On the campaign play front, co-op network play comes out in late August, along with a welcome addition of replayable campaign missions, a notable failing in an otherwise really fun single player sandbox campaign experience. Splitscreen co-op arrives later still with a vague “timing TBD” listed.
My concerns for the future of Halo Infinite
Season 2 will run for 6 months, a surprisingly lengthy chunk of time compared to the usual 3-4 month season pass model of other games. What’s in the pipe for Lone Wolves seems pretty cool, but can 343 keep the multiplayer and storyline fresh and interesting over the six month period? A new monthly “drop pod” system outlined in the April Waypoint update is meant as a rapid response to player quality of life and technical concerns, and bringing in Certain Affinity to help with certain tasks (and what sounds like the development of a new game mode) could help keep a better pace.
Zooming out on a more meta perspective, I’m hoping that the 343 team gets better at shaking things up and providing more things for people to do with Infinite.

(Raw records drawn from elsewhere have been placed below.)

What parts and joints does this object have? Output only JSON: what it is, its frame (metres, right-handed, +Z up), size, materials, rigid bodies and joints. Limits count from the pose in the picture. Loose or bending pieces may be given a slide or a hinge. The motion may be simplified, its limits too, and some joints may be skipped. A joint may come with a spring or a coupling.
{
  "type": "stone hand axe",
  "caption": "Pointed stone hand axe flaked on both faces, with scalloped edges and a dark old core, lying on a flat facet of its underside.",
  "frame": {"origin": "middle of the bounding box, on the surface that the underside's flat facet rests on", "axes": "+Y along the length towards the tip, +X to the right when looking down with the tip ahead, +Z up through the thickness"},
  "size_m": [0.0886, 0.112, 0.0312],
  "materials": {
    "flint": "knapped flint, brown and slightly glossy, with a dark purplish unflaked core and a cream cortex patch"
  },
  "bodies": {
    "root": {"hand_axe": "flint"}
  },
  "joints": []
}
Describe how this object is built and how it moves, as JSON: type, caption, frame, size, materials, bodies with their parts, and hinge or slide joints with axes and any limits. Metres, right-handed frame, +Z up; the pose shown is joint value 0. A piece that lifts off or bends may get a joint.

I absolutely love the feel of knife-edged sharpness and the multiplayer shootout-oriented design and balance, but the game also feels like you always need to be on point and at 110% all the time, without as much room to breath. Infinite could use some more of the wackiness that social modes like Fiesta can bring, or the more relaxed experience of PvE coop of Firefight and Floodfight modes from previous Halo games. The Coop Campaign and Forge mode could have opened the floodgates for creativity and more casual ways to engage with multiplayer, but until they arrive, you’ll need to keep your trigger fingers twitchy and your head on a swivel.
It’s make or break time for 343 Industries when it comes to saving Halo Infinite’s live service ambitions, and as we see the tail end of Heroes of Reach, I’m excited, and more than a little bit anxious to see what Lone Wolves will bring us in a week’s time.
Halo Infinite Season 2: Lone Wolves launches on May 3, and should cost US$10 or its equivalent in your local currency.